Polenta with Parmesan
An excellent side dish for braised and roasted meats, polenta is also great served with sautéed mushrooms or roasted vegetables for a comforting vegetarian main dish.
- 8 cups (64 fl. oz./2 l) chicken broth
- 2 cups (12 1/2 oz./390 g) Italian polenta
- 4 Tbs. (1/2 stick) (2 oz./60 g) unsalted butter, cut into cubes
- 1/2 cup (3/4 oz./20 g) grated Parmesan cheese, plus more for garnish
- Kosher salt and freshly ground pepper
In a large saucepan over high heat, bring the broth to a boil. While stirring continuously with a wooden spoon, add the polenta in a thin, steady stream until incorporated, then continue stirring to prevent lumps from forming. Reduce the heat to medium-low so the mixture bubbles occasionally.
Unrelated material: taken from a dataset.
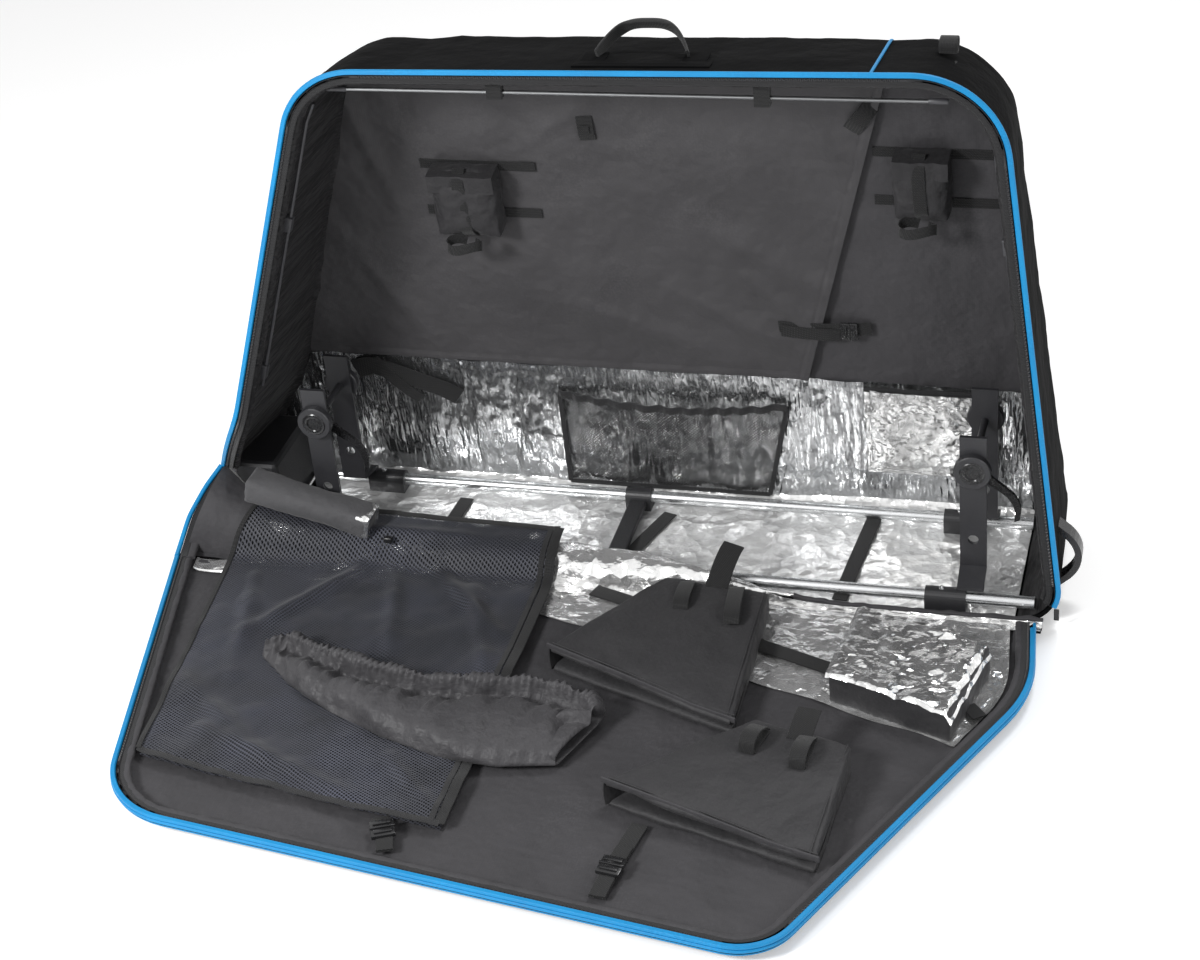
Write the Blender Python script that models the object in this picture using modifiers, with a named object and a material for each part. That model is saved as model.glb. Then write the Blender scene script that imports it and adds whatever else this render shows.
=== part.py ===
"""Travel case for a bicycle, standing on its base with the lid unzipped and folded down in front.

+X runs along the rails to the right, +Y goes from the opening to the back, +Z is up.
The origin lies on the underside of the base, at the plane of the opening.
"""

import bpy
import bmesh
from math import atan2, ceil, cos, pi, radians, sin, sqrt, tan
from mathutils import Matrix, Vector

# Shell of the body
BASE_LEFT = -0.700
BODY_LENGTH = 1.384
TOP_LENGTH = 0.999
TOP_SHIFT = 0.289
BODY_HEIGHT = 0.866
TOP_RISE = 0.020
FLOOR_DEPTH = 0.290
TOP_DEPTH = 0.188
FRONT_OVERHANG = 0.012
WALL = 0.006
KNEE_HEIGHT = 0.273
KNEE_INSET = 0.096
CORNER_TOP_LEFT = 0.125
CORNER_TOP_RIGHT = 0.130
CORNER_BASE = 0.065
BACK_INSET = 0.012
TOP_INSET = 0.022
BACK_RADIUS = 0.030
SEAM = 0.008
TOP_SEAM_FROM_RIGHT = 0.173
TOP_SEAM_FROM_LEFT = 0.141
FLOOR_LEFT = -0.604
ZIP_END = Vector((-0.690, 0.093, 0.123))
CLEAR = 0.0003
PIPING = 0.0045
TAPE_WIDTH = 0.013
TAPE = 0.002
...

Cook, stirring and scraping the bottom and sides of the pan frequently, until the polenta is thick and starts to pull away from the sides of the pan and is no longer gritty, about 30 minutes.
Remove the pan from the heat. Stir in the butter a few cubes at a time, then stir in the Parmesan. Season the polenta to taste with salt and pepper. Divide the polenta among warmed bowls and serve immediately, garnished with more Parmesan. Serves 4 to 6.